The intentions of the framers of the Constitution can be inferred from the above propositions that though they were in favour of the Presidential nomination of the Governor at the cost of an elected Governor.[9]After all the deliberations, the framers of the Indian Constitution finally agreed upon the decision that the Governor was to be formal constitutional head with strictly limited powers that in the discharge of almost all his functions would be required to follow the advice of the Council of Ministers and the Chief Minister. Ultimately, the Governor emerged as a constitutional head appointed by the President of India for a term of five years and holding office during the pleasure of the President.

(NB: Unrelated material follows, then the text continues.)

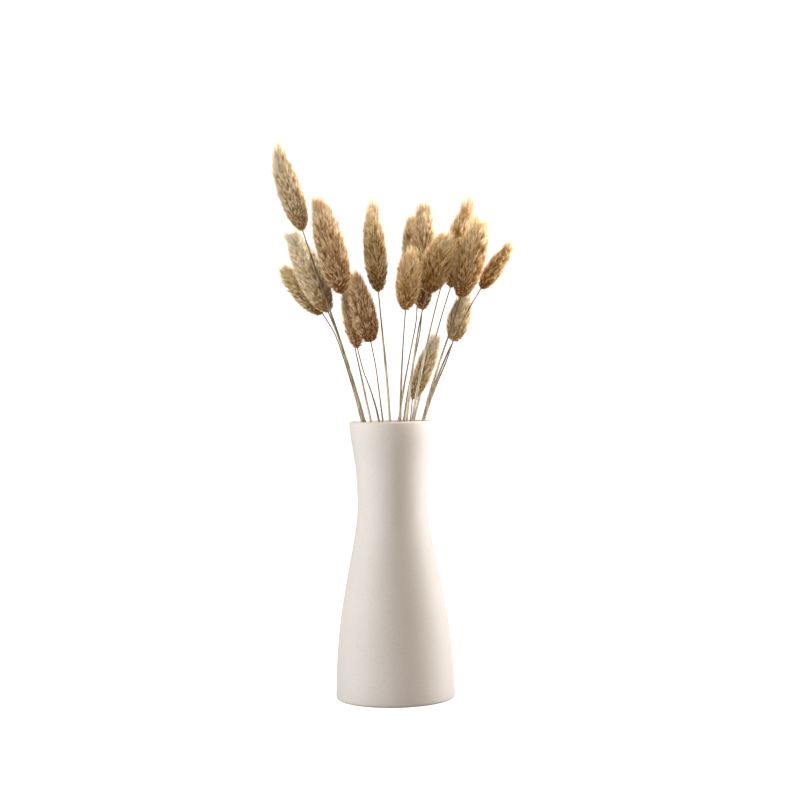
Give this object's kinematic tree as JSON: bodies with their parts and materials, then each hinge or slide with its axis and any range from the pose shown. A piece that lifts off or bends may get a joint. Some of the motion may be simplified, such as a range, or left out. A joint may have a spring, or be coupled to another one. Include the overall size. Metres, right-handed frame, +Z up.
{
  "type": "vase of dried bunny tail grass",
  "caption": "Slender waisted ceramic vase holding a loose sheaf of dried grass stalks, each with a soft furry oval seed head.",
  "frame": {"origin": "centre of the vase's flat foot, on the surface that it stands on", "axes": "+Z up along the vase's axis, -Y towards the front of the arrangement, +X to the right seen from the front"},
  "size_m": [0.1648, 0.0923, 0.389],
  "materials": {
    "ceramic": "matte",
    "dried_stem": "matte",
    "seed_fur": "matte"
  },
  "bodies": {
    "root": {"vase": "ceramic", "stem_01": "dried_stem", "stem_02": "dried_stem", "stem_03": "dried_stem", "stem_04": "dried_stem", "stem_05": "dried_stem", "stem_06": "dried_stem", "stem_07": "dried_stem", "stem_08": "dried_stem", "stem_09": "dried_stem", "stem_10": "dried_stem", "stem_11": "dried_stem", "stem_12": "dried_stem", "stem_13": "dried_stem", "stem_14": "dried_stem", "stem_15": "dried_stem", "stem_16": "dried_stem", "stem_17": "dried_stem", "seed_head_01": "seed_fur", "seed_head_02": "seed_fur", "seed_head_03": "seed_fur", "seed_head_04": "seed_fur", "seed_head_05": "seed_fur", "seed_head_06": "seed_fur", "seed_head_07": "seed_fur", "seed_head_08": "seed_fur", "seed_head_09": "seed_fur", "seed_head_10": "seed_fur", "seed_head_11": "seed_fur", "seed_head_12": "seed_fur", "seed_head_13": "seed_fur", "seed_head_14": "seed_fur", "seed_head_15": "seed_fur", "seed_head_16": "seed_fur", "seed_head_17": "seed_fur"}
  },
  "joints": []
}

Like the appointment process of the Governor has been vested in the hands of President on the advice of the Council of Ministers and the Prime Minister, the removal process also was led into the hands of the President. Unlike the process of impeachment provided for the President and many other authorities, the Governor is removed through by the President. The central Government enjoys the power for the removal of the State Governor at any time, even without giving any reasoning for the removal. There is no effective check on the powers of the Governor by the State which can prevent him from misusing his authority. The state legislature, thus, has been deprived of the right of removing a Governor.[10] As seen in the reasonings for the provision of appointing the Governor by the President, the same can be understood as the reasons for vesting the powers of his/her removal in the hands of the President rather than the process of impeachment. As the President has the power to appoint and remove the Governor, it automatically causes the Governor to work per the President, that is to work in favour of the Central Government. In a case where the State and Centre have two different political parties, their decisions clash and cause disruptions and may even lead to misuse of power by the Governor.

Case Studies

The following are a few case studies in which the Governors of the State have been removed by the president:

  • In 1977, the Janata Dal government dismissed around 15 Governors in India.[11]
  • In 1980, the Congress Party sacked the Tamil Nadu Governor, Prabhudas Patwari.
  • In 2001, The National Democratic Alliance government, removed the then Tamil Nadu Governor Justice (Retired), Fathima Beevi. She is said to be a victim to the political rivalry between Dravida Munnetra Kazhagam (DMK) political party Chief, M Karunanidhi and All India Anna Dravida Munnetra Kazhagam (AIADMK)Supremo, Jayalalitha. DMK was a part of the then National Democratic Alliance government while AIADMK ruled the state.[12]
  • In 2004, after the 14th Lok Sabha, the then Prime Minister, Dr Manmohan Singh had advised the then President, A.P.J Abdul Kalam to remove four serving Governors – Vishnu Kant Shastri of Uttar Pradesh, Kailashpati Mishra of Gujarat, Babu Parmanand of Haryana and Kidar Nath Sahni of Goa.[13]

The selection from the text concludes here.